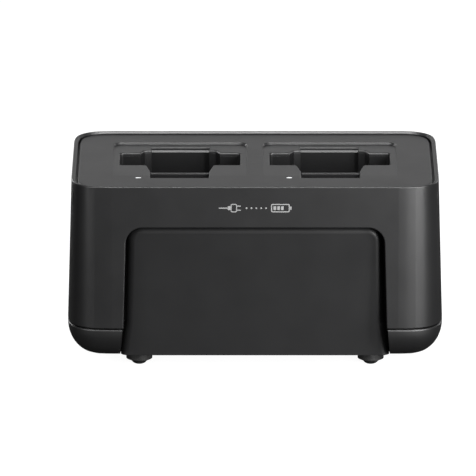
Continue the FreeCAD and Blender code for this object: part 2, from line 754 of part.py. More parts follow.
def make_contacts(side, offset):
    board = new_body("contact_board_" + side)
    pad(board, "XY_Plane", "contact_board_level", BOARD_TOP, rounded("-31", "-35.3", "31", "27", "2"))
    pocket(board, "XY_Plane", "contact_board_level", BOARD_TOP, *circles(WELL_SCREWS, "1.15"))
    place(board, offset)
    piece(board, board.Label)

    block = new_body("contact_block_" + side)
    pad(block, "XY_Plane", BOARD_TOP, BLOCK_TOP,
        rounded("-11.8", CONTACT_Y + " - 3.8", "11.8", CONTACT_Y + " + 3.8", "0.8"))
    bores = [(x, CONTACT_Y) for x in contact_row()]
    pocket(block, "XY_Plane", BOARD_TOP, GUIDE_BASE, *circles(bores, "1.7"))
    pocket(block, "XY_Plane", GUIDE_BASE, BLOCK_TOP, *circles(bores, "pin_radius + 0.05"))
    place(block, offset)
    piece(block, block.Label)

    tip, collar_top = "(%s + pin_rise)" % BLOCK_TOP, COLLAR_BASE + " + 0.8"
    for number, x in enumerate(contact_row(), start=1):
        pin = new_body("contact_pin_%s_%d" % (side, number))
        revolve(pin, [("1.5", COLLAR_BASE), ("1.5", collar_top),
                      ("pin_radius", collar_top), ("pin_radius", tip + " - 0.6"),
                      ("0", tip, "(pin_radius * pin_radius + 0.36) / 1.2", 1), ("0", COLLAR_BASE)])
        place(pin, "%s + %s" % (offset, x), CONTACT_Y)
        piece(pin, pin.Label)
        make_spring("contact_spring_%s_%d" % (side, number), "%s + %s" % (offset, x))

    led = new_body("status_led_" + side)
    pad(led, "XY_Plane", BOARD_TOP, BOARD_TOP + " + 1",
        rectangle("-window_side - 1.6", "-window_front - 0.8",
                  "-window_side + 1.6", "-window_front + 0.8"))
    place(led, offset)
    piece(led, led.Label)


def make_spring(node, x):
    """A compression spring between the contact board and the pin's collar."""
    wire = SIZE["spring_wire"]
    radius, turns, steps = 1.2, 5, 16
    low = value(BOARD_TOP) + wire / 2 + 0.02
    rise = value(COLLAR_BASE) - wire / 2 - 0.02 - low
    points = []
    for step in range(turns * steps + 1):
        angle = 2 * math.pi * step / steps
        climb = rise * step / (turns * steps)
        points.append(V(radius * math.cos(angle), radius * math.sin(angle), climb))
    coil = Part.BSplineCurve()
    coil.interpolate(points)
    section = Part.Wire(Part.makeCircle(wire / 2, V(radius, 0, 0), V(0, 1, 0)))
    made = doc.addObject("Part::Feature", node)
    made.Shape = Part.Wire(coil.toShape()).makePipeShell([section], True, True)
    made.Placement = FreeCAD.Placement(V(value(x), value(CONTACT_Y), low), FreeCAD.Rotation())
    bind(made, "Placement.Base.x", x)
    return piece(made, node)


# ---------------------------------------------------------------- electronics

CABLE_TOP_Y, CABLE_LOW_Y = "-25", "-12"


def make_main_board():
    board = new_body("main_board")
    pad(board, "XY_Plane", "board_level", MAIN_TOP,
        rounded("-board_wide / 2", "-board_front", "board_wide / 2", "board_back", "3"))
    pocket(board, "XY_Plane", "board_level", MAIN_TOP, *circles(BOARD_SCREWS, "1.6"))
    piece(board, "main_board")

    chips = new_body("board_chips")
    pad(chips, "XY_Plane", MAIN_TOP, MAIN_TOP + " + 1.2",
        rectangle("-17", "-17", "-5", "-5"), rectangle("10", "-16", "17", "-9"),
        rectangle("-31", "8", "-25", "14"), rectangle("54", "-4", "61", "3"),
        rectangle("-61", "-4", "-54", "3"), rectangle("2", "4", "12", "10"))
    piece(chips, "board_chips")

    coils = new_body("power_inductors")
    pad(coils, "XY_Plane", MAIN_TOP, MAIN_TOP + " + 6",
        rounded("40", "8", "52", "20", "2.5"), rounded("-52", "8", "-40", "20", "2.5"))
    piece(coils, "power_inductors")

    cans = new_body("capacitors")
    places = [("52", "28"), ("62", "28"), ("-42", "28"), ("-54", "28")]
    pad(cans, "XY_Plane", MAIN_TOP, MAIN_TOP + " + 12", *circles(places, "4"))
    piece(cans, "capacitors")

    sockets = new_body("cable_sockets")
    for x in SIDES.values():
        low = rectangle(x + " - 7", CABLE_LOW_Y + " - 2.5", x + " + 7", CABLE_LOW_Y + " + 2.5")
        high = rectangle(x + " - 7", CABLE_TOP_Y + " - 2.5", x + " + 7", CABLE_TOP_Y + " + 2.5")
        pad(sockets, "XY_Plane", MAIN_TOP, MAIN_TOP + " + 4", low)
        pad(sockets, "XY_Plane", "contact_board_level - 4", "contact_board_level", high)
    piece(sockets, "cable_sockets")


def make_ribbon(side, offset):
    """A flat cable between the two boards, bent in two equal quarter turns."""
    body = new_body("ribbon_cable_" + side)
    top, low = "(contact_board_level - 4)", "(%s + 4)" % MAIN_TOP
    r = "((%s - (%s)) / 2)" % (CABLE_LOW_Y, CABLE_TOP_Y)
    mid_y = "((%s + %s) / 2)" % (CABLE_LOW_Y, CABLE_TOP_Y)
    mid_z = "((%s + %s) / 2)" % (top, low)
    t = "0.4"
    upper, lower = "(%s + %s)" % (mid_z, r), "(%s - %s)" % (mid_z, r)
    path = [("%s - %s" % (CABLE_TOP_Y, t), upper),
            (mid_y, "%s - %s" % (mid_z, t), "%s + %s" % (r, t), 1),
            ("%s - %s" % (CABLE_LOW_Y, t), lower, "%s - %s" % (r, t), -1),
            ("%s - %s" % (CABLE_LOW_Y, t), low),
            ("%s + %s" % (CABLE_LOW_Y, t), low),
            ("%s + %s" % (CABLE_LOW_Y, t), lower),
            (mid_y, "%s + %s" % (mid_z, t), "%s + %s" % (r, t), 1),
            ("%s + %s" % (CABLE_TOP_Y, t), upper, "%s - %s" % (r, t), -1),
            ("%s + %s" % (CABLE_TOP_Y, t), top),
            ("%s - %s" % (CABLE_TOP_Y, t), top)]
    pad(body, "YZ_Plane", "-6", "6", path)
    place(body, offset)
    return piece(body, body.Label)


SOCKET_FACE = "(depth / 2 - panel_base_in)"


def make_rear_connectors():
    power = new_body("dc_socket")
    pad(power, "XZ_Plane", SOCKET_FACE + " - 14", SOCKET_FACE,
        rectangle("power_x - 4.5", MAIN_TOP, "power_x + 4.5", MAIN_TOP + " + 11"))
    centre = ("power_x", MAIN_TOP + " + 6")
    pocket(power, "XZ_Plane", SOCKET_FACE + " - 10", SOCKET_FACE, ("circle",) + centre + ("3.2",))
    piece(power, "dc_socket")

    centre_pin = new_body("dc_socket_pin")
    pad(centre_pin, "XZ_Plane", SOCKET_FACE + " - 10", SOCKET_FACE + " - 1",
        ("circle",) + centre + ("1.0",))
    piece(centre_pin, "dc_socket_pin")

    network = new_body("network_socket")
    x, z = "network_x", MAIN_TOP
    pad(network, "XZ_Plane", SOCKET_FACE + " - 21", SOCKET_FACE,
        rectangle(x + " - 8", z, x + " + 8", z + " + 13.5"))
    pocket(network, "XZ_Plane", SOCKET_FACE + " - 14", SOCKET_FACE,
           rectangle(x + " - 5.9", z + " + 3.6", x + " + 5.9", z + " + 11.6"))
    pocket(network, "XZ_Plane", SOCKET_FACE + " - 9", SOCKET_FACE,
           rectangle(x + " - 3.1", z + " + 1.2", x + " + 3.1", z + " + 3.7"))
    piece(network, "network_socket")

    wires = new_body("network_contacts")
    strips = []
    for step in range(8):
        left = "%s + (%g) * 1.02" % (x, step - 3.5)
        strips.append(rectangle(left + " - 0.22", z + " + 10.4", left + " + 0.22", z + " + 10.9"))
    pad(wires, "XZ_Plane", SOCKET_FACE + " - 14", SOCKET_FACE + " - 4", *strips)
    piece(wires, "network_contacts")


def make_reset():
    centre = ("reset_x", MAIN_TOP + " + 4")
    switch = new_body("reset_switch")
    pad(switch, "XZ_Plane", "33.5", "38",
        rectangle("reset_x - 3", MAIN_TOP, "reset_x + 3", MAIN_TOP + " + 7"))
    piece(switch, "reset_switch")
    button = new_body("reset_button")
    pad(button, "XZ_Plane", "38.45", SOCKET_FACE + " - 0.3", ("circle",) + centre + ("1.75",))
    pad(button, "XZ_Plane", "43.6", "44.6", ("circle",) + centre + ("2.8",))
    piece(button, "reset_button")


# ---------------------------------------------------------------- base plate, label, screws

def make_ballast():
    plate = new_body("ballast_plate")
    pad(plate, "XY_Plane", FLOOR_TOP, FLOOR_TOP + " + ballast_thick",
        rounded("-ballast_wide / 2", "-ballast_long / 2", "ballast_wide / 2", "ballast_long / 2", "4"))
    pocket(plate, "XY_Plane", FLOOR_TOP, FLOOR_TOP + " + ballast_thick",
           *circles(BALLAST_SCREWS, "3.2"))
    piece(plate, "ballast_plate")


def make_label():
    label = new_body("rating_label")
    pad(label, "XY_Plane", "foot_rise - 0.25", "foot_rise", rounded("-30", "-15", "30", "15", "2"))
    piece(label, "rating_label")


def make_screws(node, plane, centres, head, shank, radii):
    """Equal screws: heads and shanks between two levels, with cross slots."""
    body = new_body(node)
    pad(body, plane, head[0], head[1], *circles(centres, radii[0]))
    pad(body, plane, shank[0], shank[1], *circles(centres, radii[1]))
    outward = head[2]
    arm, half = "(%s * 0.62)" % radii[0], "0.35"
    ends = (head[1] + " - 0.9", head[1]) if outward > 0 else (head[0], head[0] + " + 0.9")
    for across, along in ((arm, half), (half, arm)):
        crosses = [rectangle("%s - %s" % (x, across), "%s - %s" % (y, along),
                             "%s + %s" % (x, across), "%s + %s" % (y, along)) for x, y in centres]
        pocket(body, plane, ends[0], ends[1], *crosses)
    return piece(body, node)


def make_fasteners():
    make_screws("base_screws", "XY_Plane", post_centres(),
                (HEAD_SEAT + " - 2.8", HEAD_SEAT, -1), (HEAD_SEAT, "35"), ("3.2", "1.5"))
    make_screws("deck_screws", "XY_Plane", DECK_SCREWS,
                (LEDGE_BASE + " - 1.8", LEDGE_BASE, -1),
                (LEDGE_BASE, LEDGE_TOP + " + 1.9"), ("2.4", "1.2"))
    make_screws("main_board_screws", "XY_Plane", BOARD_SCREWS,
                (MAIN_TOP, MAIN_TOP + " + 1.8", 1), ("board_level - 8", MAIN_TOP), ("2.8", "1.2"))
    ballast_top = "(%s + ballast_thick)" % FLOOR_TOP
    make_screws("ballast_screws", "XY_Plane", BALLAST_SCREWS,
                (ballast_top, ballast_top + " + 2", 1),
                (ballast_top + " - 4.8", ballast_top), ("4", "1.45"))
    for node, facing in (("front_panel_screws", -1), ("rear_panel_screws", 1)):
        face = "(recess_back - recess_wall)"
        if facing < 0:
            head = ("-" + face, "-" + face + " + 1.6", 1)
            shank = ("-" + face + " - 5", "-" + face)
        else:
            head = (face + " - 1.6", face, -1)
            shank = (face, face + " + 5")
        make_screws(node, "XZ_Plane", PANEL_SCREWS, head, shank, ("2.4", "1.2"))
    both = []
    for offset in SIDES.values():
        both += [("%s + (%s)" % (offset, x), y) for x, y in WELL_SCREWS]
    make_screws("contact_board_screws", "XY_Plane", both,
                ("contact_board_level - 1.5", "contact_board_level", -1),
                ("contact_board_level", "well_floor - 0.8"), ("1.9", "0.95"))


# ---------------------------------------------------------------- the station

def build():
    make_housing()
    make_deck()
    make_tray()
    piece(make_panel("front_panel", -1), "front_panel")
    make_rear_panel()
    for name, sx, sy in (("front_left", "-", "-"), ("front_right", "", "-"),
                         ("rear_left", "-", ""), ("rear_right", "", "")):
        make_foot(name, sx + "foot_x", sy + "foot_y")
    for side, offset in SIDES.items():
        make_well(side, offset)
        make_light_pipe(side, offset)
        make_contacts(side, offset)
        make_ribbon(side, offset)
    make_main_board()
    make_rear_connectors()
    make_reset()
    make_ballast()
    make_label()
    make_fasteners()
    doc.recompute()


def check():
    """Every object is sound, and every pocket took some material away."""
    for thing in doc.Objects:
        if "Invalid" in thing.State or "Error" in thing.State:
            raise ValueError("%s did not compute: %s" % (thing.Label, thing.State))
        if thing.TypeId in ("PartDesign::Pocket", "PartDesign::SubtractiveLoft"):
            if thing.Shape.Volume > thing.BaseFeature.Shape.Volume - 0.01:
                raise ValueError("%s cuts nothing" % thing.Label)
    for node, thing in pieces.items():
        if thing.Shape.isNull() or not thing.Shape.isValid():
            raise ValueError("%s has no sound shape" % node)
        if not thing.Shape.Solids:
            raise ValueError("%s has no solid" % node)


def write():
    os.makedirs("parts", exist_ok=True)
    for node, thing in pieces.items():
        thing.Shape.exportStep("parts/%s.step" % node)
    print("%d pieces" % len(pieces))


build()
check()
write()
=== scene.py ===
"""Looks of the two-bay charging station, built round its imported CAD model.

Every CAD node gets a finish. The printed pictograms are a new piece, and wound
springs stand for the CAD springs. Metres, +Z up, -Y to the front.
"""

import json
import math

import bmesh
import bpy
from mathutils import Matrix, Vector


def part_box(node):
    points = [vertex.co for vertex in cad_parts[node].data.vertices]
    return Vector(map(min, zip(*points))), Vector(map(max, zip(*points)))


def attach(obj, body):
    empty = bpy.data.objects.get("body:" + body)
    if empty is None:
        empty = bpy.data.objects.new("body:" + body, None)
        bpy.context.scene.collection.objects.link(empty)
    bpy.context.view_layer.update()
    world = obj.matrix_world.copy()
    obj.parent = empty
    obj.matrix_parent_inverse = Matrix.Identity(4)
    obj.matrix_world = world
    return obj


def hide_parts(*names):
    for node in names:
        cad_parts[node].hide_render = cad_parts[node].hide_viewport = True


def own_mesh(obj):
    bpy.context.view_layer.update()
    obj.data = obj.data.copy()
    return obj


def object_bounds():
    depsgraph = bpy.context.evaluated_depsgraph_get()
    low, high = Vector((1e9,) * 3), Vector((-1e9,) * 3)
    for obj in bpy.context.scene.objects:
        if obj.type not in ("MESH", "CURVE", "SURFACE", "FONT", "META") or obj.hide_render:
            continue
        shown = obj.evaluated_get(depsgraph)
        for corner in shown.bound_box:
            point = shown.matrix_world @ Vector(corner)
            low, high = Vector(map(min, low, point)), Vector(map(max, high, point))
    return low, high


MM = 0.001

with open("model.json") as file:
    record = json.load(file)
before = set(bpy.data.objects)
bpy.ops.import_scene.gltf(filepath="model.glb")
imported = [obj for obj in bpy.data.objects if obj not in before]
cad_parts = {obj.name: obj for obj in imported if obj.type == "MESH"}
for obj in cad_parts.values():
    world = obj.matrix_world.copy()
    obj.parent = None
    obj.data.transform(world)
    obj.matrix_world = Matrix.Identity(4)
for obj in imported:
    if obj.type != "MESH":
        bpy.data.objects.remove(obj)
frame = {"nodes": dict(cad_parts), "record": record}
nodes = frame["nodes"]
cad_low, cad_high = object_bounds()
centre = (cad_low + cad_high) / 2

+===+

Everything from the line containing "if thing.TypeId in" down to the line containing "points = [vertex.co" should be retyped exactly, both lines included, and nothing more.

        if thing.TypeId in ("PartDesign::Pocket", "PartDesign::SubtractiveLoft"):
            if thing.Shape.Volume > thing.BaseFeature.Shape.Volume - 0.01:
                raise ValueError("%s cuts nothing" % thing.Label)
    for node, thing in pieces.items():
        if thing.Shape.isNull() or not thing.Shape.isValid():
            raise ValueError("%s has no sound shape" % node)
        if not thing.Shape.Solids:
            raise ValueError("%s has no solid" % node)


def write():
    os.makedirs("parts", exist_ok=True)
    for node, thing in pieces.items():
        thing.Shape.exportStep("parts/%s.step" % node)
    print("%d pieces" % len(pieces))


build()
check()
write()
=== scene.py ===
"""Looks of the two-bay charging station, built round its imported CAD model.

Every CAD node gets a finish. The printed pictograms are a new piece, and wound
springs stand for the CAD springs. Metres, +Z up, -Y to the front.
"""

import json
import math

import bmesh
import bpy
from mathutils import Matrix, Vector


def part_box(node):
    points = [vertex.co for vertex in cad_parts[node].data.vertices]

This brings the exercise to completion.